::: Data block :::

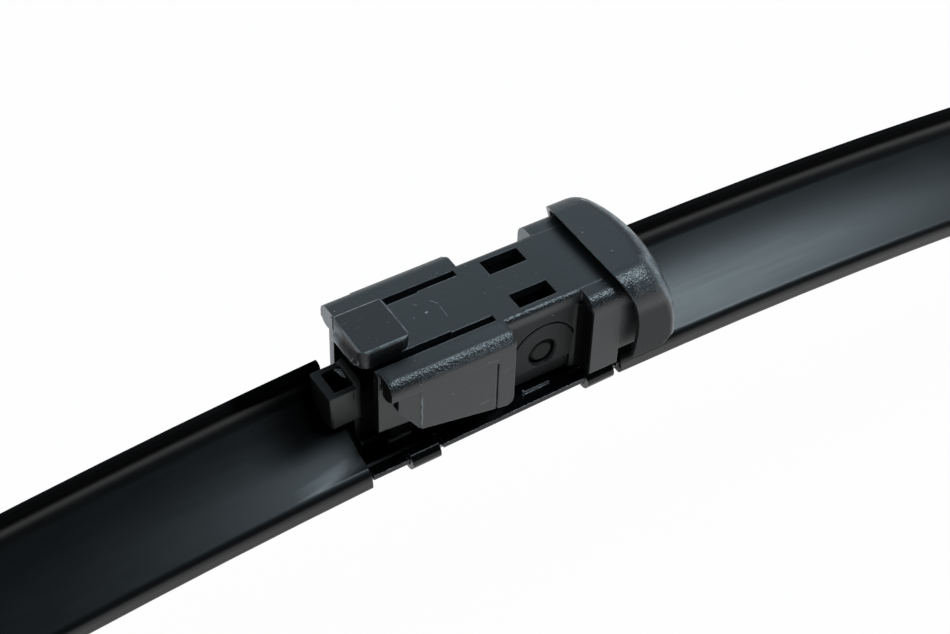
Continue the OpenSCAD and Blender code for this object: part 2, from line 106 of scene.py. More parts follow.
def angle_property(name, description, degrees):
    return FloatProperty(
        name=name, description=description, default=math.radians(degrees), unit="ROTATION"
    )


def rough_property(name, description, default):
    return FloatProperty(name=name, description=description, default=default, min=0, max=1)


def ior_property(description, default):
    return FloatProperty(name="IOR", description=description, default=default, min=1)


class WiperPlasticSettings(bpy.types.PropertyGroup):
    """Moulded plastic of the adapter, the button, the joint block and the end caps."""

    adapter_colour: colour_property("Adapter", "Colour of the adapter's plastic", srgb(30, 34, 37))
    button_colour: colour_property("Button", "Colour of the release button", srgb(30, 34, 37))
    block_colour: colour_property("Block", "Colour of the joint block", srgb(24, 27, 28))
    # Also the colour of the plastic's painted highlights and painted light
    dust_and_highlight_colour: colour_property("Dust", "Colour of dust and pale scuffs", srgb(196, 199, 202))
    rough: rough_property("Roughness", "Roughness of the plastic", 0.42)
    ior: ior_property("Refraction of the plastic, which sets its sheen", 1.6)
    grain: length_property("Grain", "Size of the moulded texture's grains", 0.22 * MM)
    grain_depth: length_property("Grain depth", "Depth of the moulded texture", 0.09 * MM)
    edge: length_property("Edge", "Radius that the moulded edges are rounded to", 0.14 * MM)


class WiperRubberSettings(bpy.types.PropertyGroup):
    """Rubber of the spoilers and the wiping element, and the caps' colour."""

    spoiler_colour: colour_property("Spoiler", "Colour of the spoilers", srgb(13, 14, 15))
    rubber_colour: colour_property("Wiping rubber", "Colour of the wiping element", srgb(18, 18, 19))
    cap_colour: colour_property("End cap", "Colour of the end caps", srgb(26, 27, 29))
    rough: rough_property("Roughness", "Roughness of the spoilers", 0.33)
    ior: ior_property("Refraction of the rubber, which sets its sheen", 1.5)
    # From this height up, the fin is painted shade: black and mirroring nothing
    painted_fin_shade_foot: length_property("Fin's foot", "Height above the pin from which the fin is matt", 2.4 * MM)
    streak: length_property("Streak", "Width of the extrusion's long streaks", 0.5 * MM)
    edge: length_property("Edge", "Radius that the profile's edges are rounded to", 0.12 * MM)


class WiperBowSettings(bpy.types.PropertyGroup):
    """Free bow of the blade, which its finish follows."""

    radius: length_property("Bow radius", "Radius of the free bow", 612 * MM)
    middle: FloatProperty(
        name="Middle", description="Place along the blade where the bow is level", default=-7.35 * MM,
        precision=5,
    )
    tilt: angle_property("Tilt", "Swivel of the blade on its pin", 1.9)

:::

#### [Task details]
Return a word-for-word copy of the lines from the beginning of the listing to the line holding "default=default, min=0, max=1)", both kept.

#### [Solved exercise]
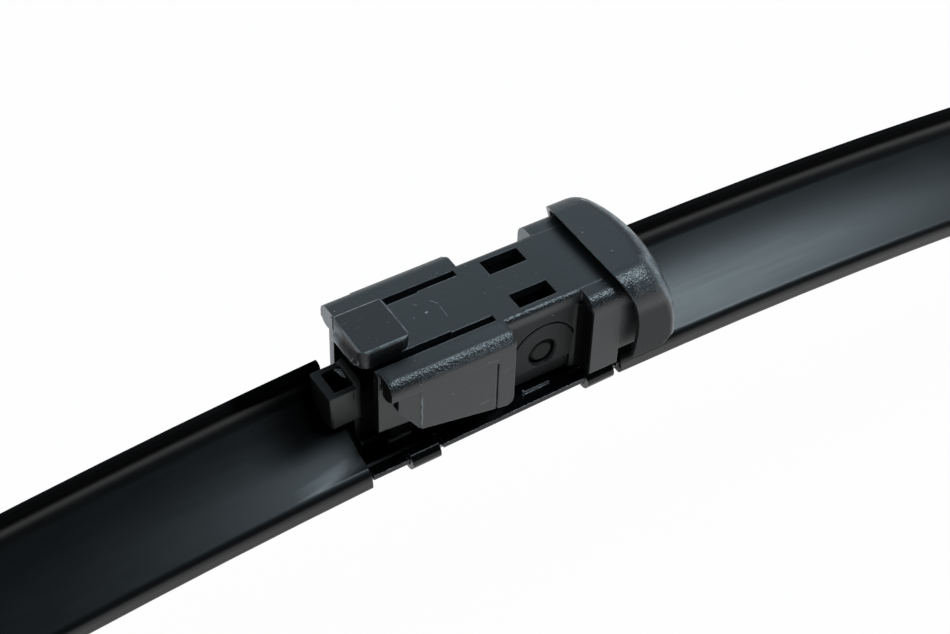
Continue the OpenSCAD and Blender code for this object: part 2, from line 106 of scene.py. More parts follow.
def angle_property(name, description, degrees):
    return FloatProperty(
        name=name, description=description, default=math.radians(degrees), unit="ROTATION"
    )


def rough_property(name, description, default):
    return FloatProperty(name=name, description=description, default=default, min=0, max=1)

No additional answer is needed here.